Authored by Robert Ninyesiga | On: Tue, 12/05/2023 - 17:04
Community Philanthropy breathing life into Batwa Community

In the 1990s, the Batwa,  a community that had long inhabited the equatorial forests were compelled by government to vacate their ancestral homes.  This directive aimed to protect biodiversity and promote tourism, leading to the establishment of Mgahinga National Park, Bwindi Impenetrable National Park, and Echuya Forest Reserve. The Batwa’s historical presence was concentrated in South-Western Uganda in the districts of Bundibugyo, Kabale, Kisoro and Rukungiri. 

The Batwa’s traditional way of life centered around communalism, hunting, use of herbal medicine derived from the natural tree species. However, they were abruptly thrust into a new reality, one dominated by monetary transactions and the challenges of fitting into a capitalistic world. Adapting to this paradigm shift proved to be a formidable struggle for the Batwa.

In an effort to empower the Batwa and help them navigate these challenges, the community in Ikamiro parish, Muko Sub county – Rubanda district took a bold move to mobilise local resources to enhance their potential. Under the auspices of Kigezi Orphans & Vulnerable Children Living with HIV/AIDS (KADOLHA), the community has made a generous effort to support young women with skills in tailoring. The campaign that started in June 2023 has been embraced by community leaders, business community of Karengyere and Rubanda District at large. While the goal is to secure 20 sewing machines, the initiative has already mobilized four, thanks to the generosity of the community. Noteworthy is the contribution of Evalyne Ainembabazi, a skilled woman in tailoring, who has volunteered her time to train Batwa women.

She shared, The Batwa are my neighbors, they always visited me and admired how I was applying the sewing machine. I felt compelled to share my knowledge with them” says Evalyne Ainembabazi.

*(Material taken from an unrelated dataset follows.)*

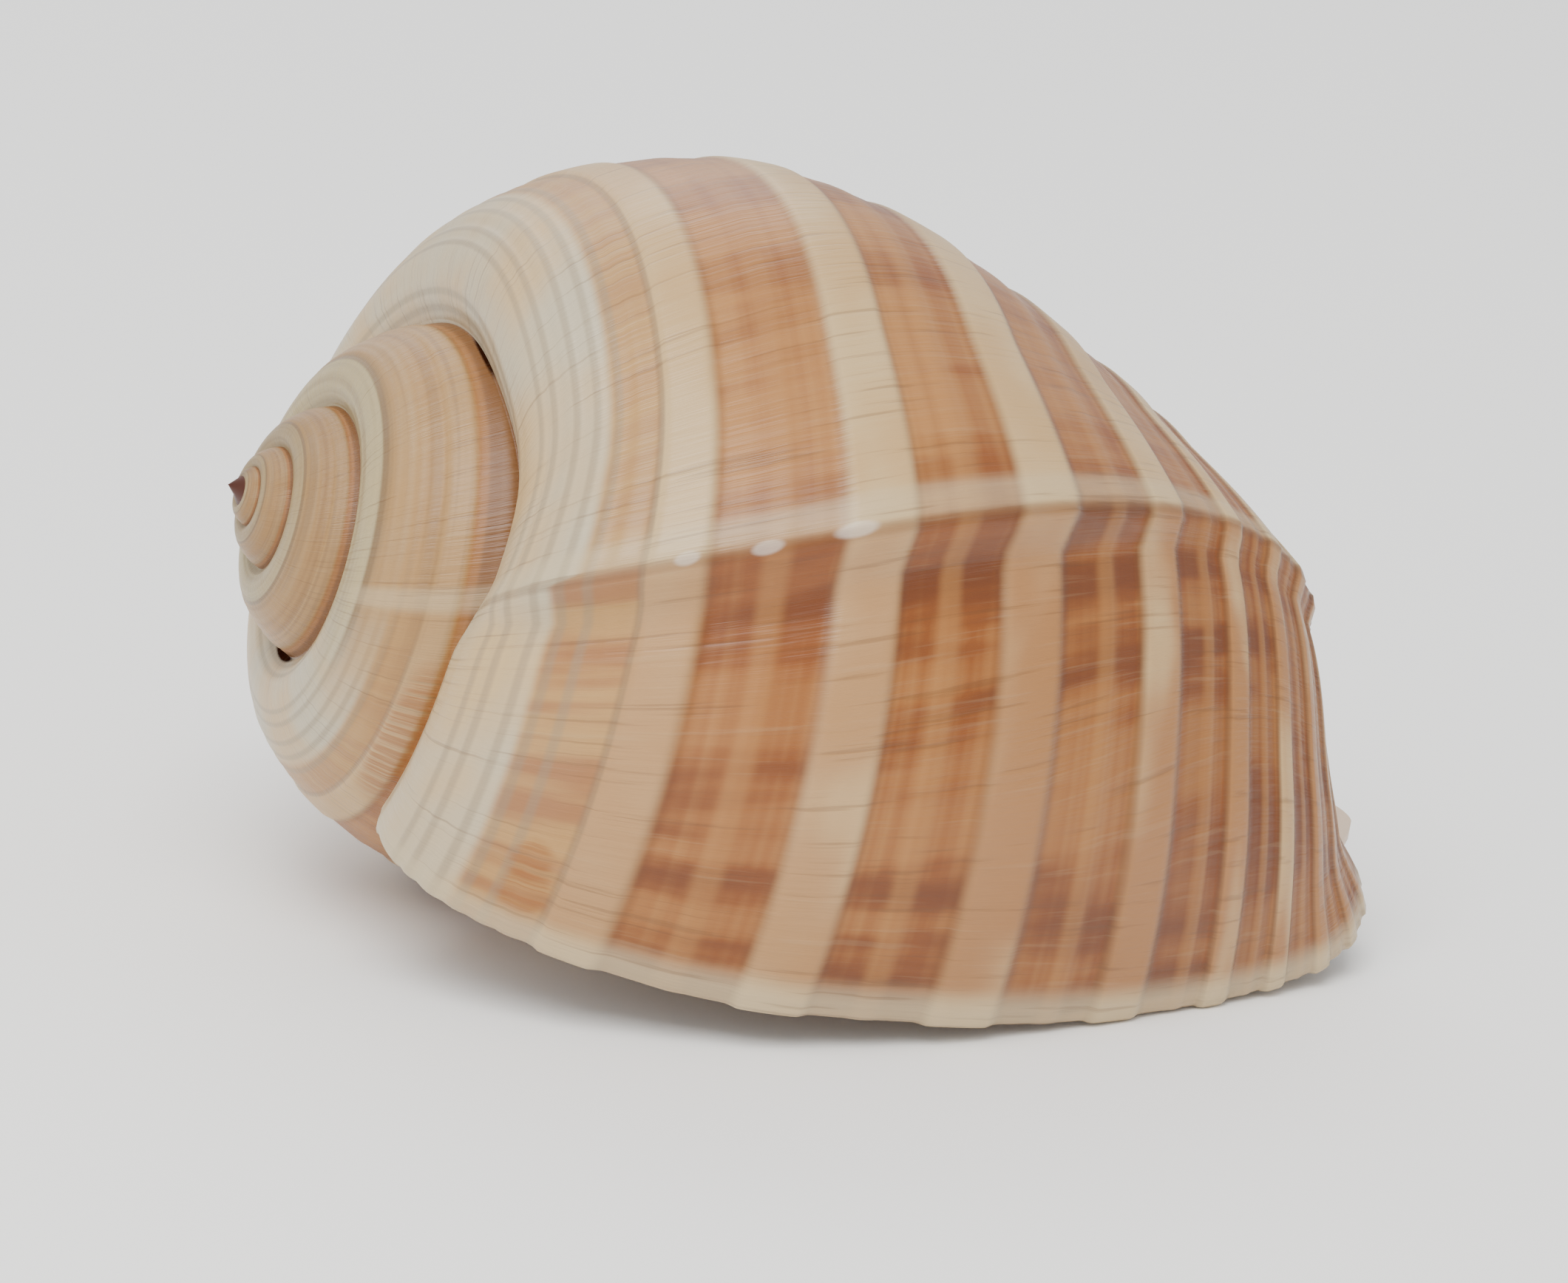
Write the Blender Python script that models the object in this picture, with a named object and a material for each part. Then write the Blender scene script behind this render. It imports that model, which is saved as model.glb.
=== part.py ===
# Tun shell lying on its mouth: one wall, coiled round a pillar, with raised flat cords.
# Every size below is in whorl units unless its name says otherwise. One whorl unit is
# UNIT metres, and the coiling axis runs from the apex (0) to the front end of the pillar.
import bmesh
import bpy
import numpy as np

# Driving dimensions
SHELL_LENGTH = 0.125  # metres, apex to front end, along the axis
AXIS_LENGTH = 2.10
UNIT = SHELL_LENGTH / AXIS_LENGTH
WALL = 0.040  # wall thickness at the lip, 2.1 mm
GROWTH = 2.06  # how many times larger each turn is than the one before it
SLOWING = 0.066  # the last half turn grows this much less
TURNS = 5
TURN_ROWS = 28
MOUTH_ROWS = 35  # how far back the open hollow goes, in rows

# Section of the wall in a half plane through the axis: (radius, distance from the apex)
SUTURE = np.array([0.464, 0.360])
SECTION = np.array([
    SUTURE, [0.512, 0.334], SUTURE * GROWTH, [1.008, 1.150], [0.958, 1.419],
    [0.821, 1.798], [0.659, 2.105], [0.431, 2.235], [0.150, 2.185],
])
PILLAR_SLOPE = SECTION[-1, 0] / SECTION[-1, 1]
PILLAR_TIP = 0.05  # how far the pillar stands out past the wall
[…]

Another generous elder opted to share his bee keeping skill. “Ever since government evicted these Batwa, they got stranded, and they are our neighbors. Batwa used to eat honey while in the forests, this is why I decided to train them in commercial bee keeping so they can raise some money by selling honey both locally and beyond” Mr. Haruna Mutabazi, a resident of Karengyere Trading Centre, Muko Sub county.

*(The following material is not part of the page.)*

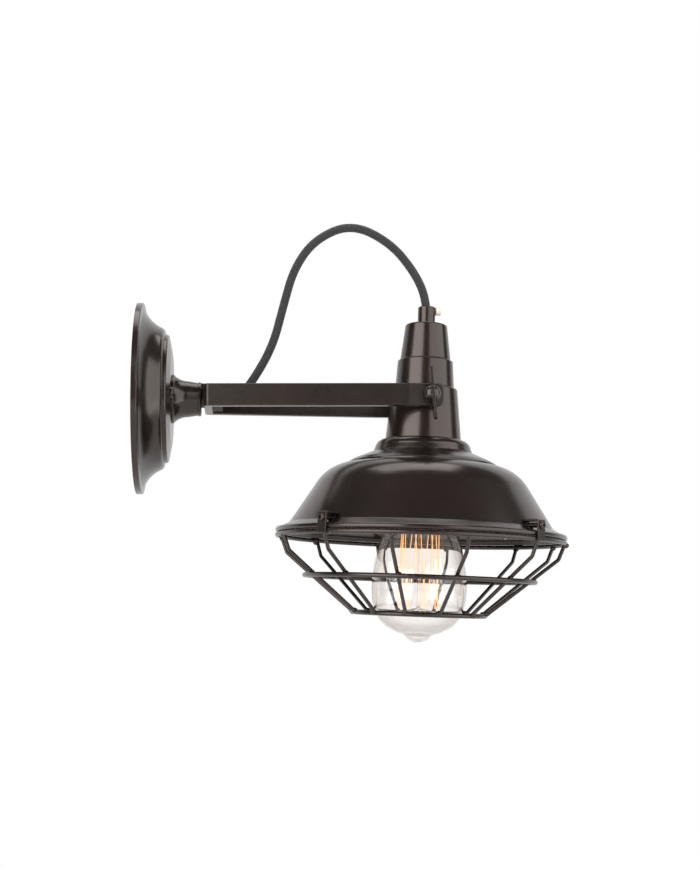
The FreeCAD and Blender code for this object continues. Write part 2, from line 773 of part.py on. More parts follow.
def arc_middle(start, end, corner):
    """The middle of the arc that rounds a corner between two tangent points."""
    reach = (start - corner).Length
    half = math.asin(min(1.0, (end - start).Length / 2 / reach))
    centre_way = ((start + end) * 0.5 - corner).normalize()
    gap = reach / math.cos(half) - reach * math.tan(half)
    return corner + centre_way * gap


def pipe_along(path, start, direction, radius):
    circle = Part.Wire([Part.Circle(start, direction, radius).toShape()])
    return path.makePipeShell([circle], True, True)


def make_plate_wires():
    """Three wires from the cord's end to the terminal block."""
    wire = S["wire_r"].value
    depth = S["bracket_thick"].value + 4.5
    cord_end = CORD_ROUTE[-1][0]
    wires = []
    for near, far in ((-1.5, -6), (0, 0), (1.5, 6)):
        route = [Vector(cord_end - 0.1, near, 0), Vector(cord_end - 2.5, near, 0.4),
                 Vector(depth + 0.6, far * 0.7, 6), Vector(depth, far, 15.5), Vector(depth, far, 20)]
        wires.append(bent_pipe(route, wire, 1.6))
    feature = doc.addObject("Part::Feature", "plate_wires")
    feature.Shape = Part.Compound(wires)
    finish(feature, "plate_wires")


# ---------------------------------------------------------------- pivot

def make_pivot_bolts():
    """Two short bolts, heads inside the neck, threads out through the arm."""
    head_seat = PIVOT_NECK_R - S["neck_wall"] - 1
    tip = S["fork_half_lamp"] + S["outer_washer_thick"] + S["wing_hub_long"] - S["wing_floor"] - S["pass_gap"]
    bolts = []
    for side, name in ((-1, "front"), (1, "rear")):
        bolts.append(turned("pivot_bolt_" + name, "Y", [
            Corner((head_seat - 2.8) * side, 0),
            Corner((head_seat - 2.8) * side, S["pivot_bolt_r"] + 1.8),
            Corner(head_seat * side, S["pivot_bolt_r"] + 1.8),
            Corner(head_seat * side, S["pivot_bolt_r"]),
            Corner((tip - 0.6) * side, S["pivot_bolt_r"]),
            Corner(tip * side, S["pivot_bolt_r"] - 0.6),
            Corner(tip * side, 0),
        ]))
    finish(group("pivot_bolts", bolts), "pivot_bolts", head_frame())


def pivot_washers(label, outer, first, thick):
    """A pair of washers on the pivot bolts."""
    bore = S["pivot_bolt_r"] + 0.05
    pair = []
    for side, name in ((-1, "front"), (1, "rear")):
        start = first if side > 0 else -(first + thick)
        pair.append(washer("{}_{}".format(label, name), outer, bore, thick, (0, start, 0), "Y"))
    finish(group(label, pair), label, head_frame())


def make_pivot_washers():
    boss = S["fork_half_lamp"] - S["bar_thick"] - S["friction_washer_thick"]
    pivot_washers("friction_washers", 7.0, boss, S["friction_washer_thick"])
    pivot_washers("outer_washers", 6.6, S["fork_half_lamp"], S["outer_washer_thick"])


def make_wing_nut(name, side):
    """A wing nut: a domed hub, closed outwards, and one blade across it that flares to two wings."""
    seat = S["fork_half_lamp"] + S["outer_washer_thick"]
    top = seat + S["wing_hub_long"]
    floor = top - S["wing_floor"]
    hub, bore, span = S["wing_hub_r"], S["pivot_bolt_r"] + S["thread_gap"], S["wing_span"]
    body = turned(name, "Y", [
        Corner(seat * side, bore),
        Corner(seat * side, hub),
        Corner((seat + 2.4) * side, hub),
        Via((top - 1.6) * side, hub * 0.76),
        Corner(top * side, 0),
        Corner(floor * side, 0),
        Corner(floor * side, bore),
    ])
    blade = new_sketch(body, name + "_blade", "YZ_Plane")
    half = [
        Corner((seat + 1.6) * side, bore + 0.8),
        Corner((seat + 1.6) * side, hub + 2.4, 2),
        Corner((seat + 4.6) * side, span, 2),
        Corner((seat + 10.2) * side, span + 0.4, 2.4),
        Corner((top + 0.9) * side, hub - 0.6, 3),
    ]
    mirrored = [Corner(c.point[0], -c.point[1], c.rounding) for c in reversed(half)]
    inner = (floor + 0.6) * side
    outline(blade, half + mirrored + [Corner(inner, -(bore + 0.8)), Corner(inner, bore + 0.8)])
    padded(body, name + "_wings", blade, S["wing_thick"], symmetric=True)
    turn = Rotation(Vector(0, 1, 0), -S["wing_turn"].value)
    finish(body, name, head_frame() * Placement(Vector(0, 0, 0), turn))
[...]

Mr. Samuel Ruyanje, the Chairperson LC II, Ikamiro Parish emphasized that the Batwa people co-existed with his grandparents therefore should be supported to live a dignified life. He noted “I made a decision to employ strictly the Batwa as part of my contribution towards job/wealth creation. I also usually meet with their leaders to have conversations on wealth creation

The question to all of us, state and non-state actors is - how can we expect a community with limited land access/ownership and capital to live a dignified life? This prompts reflection on our  commitment to  the Sustainable Development Goals principle of Leaving No One Behind.